Ces types se rattachent soit à l'univers clos de la famille (le plus
souvent recomposée : on reconnaît là la défiance universelle à
l'encontre du remariage, qui tend à brouiller les lignages), soit au
monde des marges, où le non-humain et l'humain se mélangent. Baba
Yaga n'appartient vraiment ni à l'un ni à l'autre de ces univers :
- si elle commande aux animaux sauvages, elle n'est pas, comme nombre d'agresseurs, mi-humaine mi-animale ;
- si elle habite les frontières qui séparent les vivants des morts, elle n'est pas elle-même morte-vivante ;
- elle n'a aucun lien avec la recomposition familiale.
Ne
possédant pas les caractères typiques de l'agresseur, Baba Yaga est
malgré tout capable d'agression. Même quand elle est aidante, son
pouvoir de destruction est latent (la hutte sur pattes de poule est
plutôt amusante, mais sa clôture est jalonnée de crânes) : c'est
la marque de sa puissance, qu'elle tire de sa capacité à se tenir à
l'interface du policé et du sauvage, du vivant et du mort. Encore
une fois, l'effroi quelle fait naître est respectueux, contrairement
à celui qu'inspirent les agresseurs classiques (exception faite
peut-être de Kochtcheï l'immortel, type même de l'agresseur,
mi-mort mi-vivant, qui va de conte en conte, parce qu'il ne cesse de
ressusciter).
Je
clos cet article sur la question du genre du conte merveilleux.
Le
conte me semble être de ces formes culturelles qui ne sont pas
genrées a priori. Dans le corpus de textes sur lequel travaille
Propp, on note, par exemple, une certaine parité pour ce qui est du
personnage principal. S'il s'agit d'un héros, le personnage féminin,
objet de sa quête**, sera passif ; s'il s'agit d'une héroïne,
c'est le personnage masculin qui sera passif. Ainsi, dans la Plume
de Finist-fier faucon,
le prince, aimé de l'héroïne, dort-il pendant la plus grande
partie du conte, jusqu'à ce que la jeune fille, parvenue au terme de
ses épreuves, le rejoigne et le sauve. Que le récit ait pour moteur
une femme ou un homme, il proposera une quête, qui impliquera un
déplacement à travers des espaces sauvages et infestés de périls,
des qualités de courage, d'habileté et d'intelligence, nécessaires
pour surmonter des épreuves qui peuvent être genrées (épreuves
guerrières réservées au personnage masculin, épreuves de type «
domestique » : trier, laver, filer..., au personnage féminin) ou
non !
Le
corpus des contes merveilleux russes est donc suffisamment vaste et
suffisamment riche pour satisfaire un lecteur ou une lectrice moderne
affranchi.e des stéréotypes sexistes.

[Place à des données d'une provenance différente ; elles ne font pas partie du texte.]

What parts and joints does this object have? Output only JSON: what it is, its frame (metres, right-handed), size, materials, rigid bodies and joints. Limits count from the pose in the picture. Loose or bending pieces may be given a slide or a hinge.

Au reste, ses thèmes, ses
types et ses fonctions narratives se prêtent bien à l'appropriation
d'auteur.e.s soucieux.ses de mettre au centre de leur œuvre des
personnages féminins dynamiques et agissants.
*
Pour Propp (mais cette thèse a rencontré de nombreuses critiques),
Baba Yaga est une image dégradée d'une déesse ancienne, cumulant
les attributs de la Dame aux fauves (telle qu'elle est figurée dans
le Rig Veda indien ou par la figurine de Çatal Hüyük),
d'une divinité du passage de la vie à la mort, et plus généralement
des rites initiatiques, et ceux enfin d'une déesse combattante (type
Ishtar).
**
La quête amoureuse reste le schéma de base du conte.